How do you find the mode?
Find the most frequently occurring value
What’s the pro and con of using the mode?
- Pro: very easy to calculate from a histogram and easy to understand
- Con: data set might have more than 1 mode or no mode at all
What is the range and what is the problem with it?
- Difference between the maximum and minimum scores in your data
- Range doesn’t always change for distributions with different shapes
What is the deviation?
The (signed) distance of a score from the mean
How do you calculate the average deviation?
- Calculate the mean
- Calculate the deviation of each score from the mean
- Calculate the average deviation (add up all the deviations and divide by the number of deviations)
Why don’t we usually use the average deviation as a measure of spread?
Deviations often cancel each other out
How do you calculate the average squared deviation (we don’t usually use this)
- Calculate the mean
- Calculate the deviation of each score from the mean
- Square the deviation (doesn’t affect ordering of the largest deviation)
- Calculate the average squared deviation (by dividing by number of deviations)
How do you work out the sample variance?
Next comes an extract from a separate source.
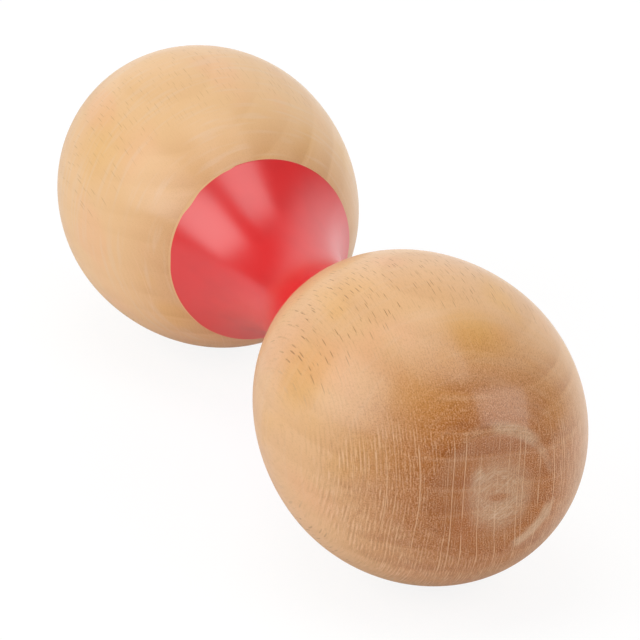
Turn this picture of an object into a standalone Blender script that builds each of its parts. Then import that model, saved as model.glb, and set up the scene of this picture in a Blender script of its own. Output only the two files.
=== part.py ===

Why don’t we usually use this?
- Work out the mean
- Calculate deviation of each score from mean
- Square deviation
- Calculate a slightly adjusted average squared deviation (divide by n (number of scores) – 1)
- When N is big this won’t make much of a difference
- However the units are in measure^2 which is a bit weird
How do we calculate the standard deviation?
- Calculate mean
- Calculate deviation of each score from mean
- Square deviation
- Calculate sample Variance (divide by n-1)
- Calculate standard deviation by taking square root
- This number is in original units
Will more concentrated data have a larger or smaller standard deviation?
Smaller and more spread out data will have a larger SD
What are the four different types of data plot?
- histogram
- box plot
- scatter plot
- data summary
Why is using a histogram useful?
- easy to spot mode
- easy to see outlying data
- easy to see range and shape of data
Why is using a box plot useful?
- easy to identify median
- easy to see lower and upper hinge
- easy to see hinge spread
- easy to see adjacent values (lowest and highest values falling within the inner fence
What is a scatter plot?
A correlational research design
Where’s a data summary graph often found?
in data research where you have manipulated variable and see what effect it has on the DV - the standard deviation is plotted
What’s the difference between a numerical and categorical data summary graph?
- numerical data summary graph has a line connecting the data points
- categorical usually uses bars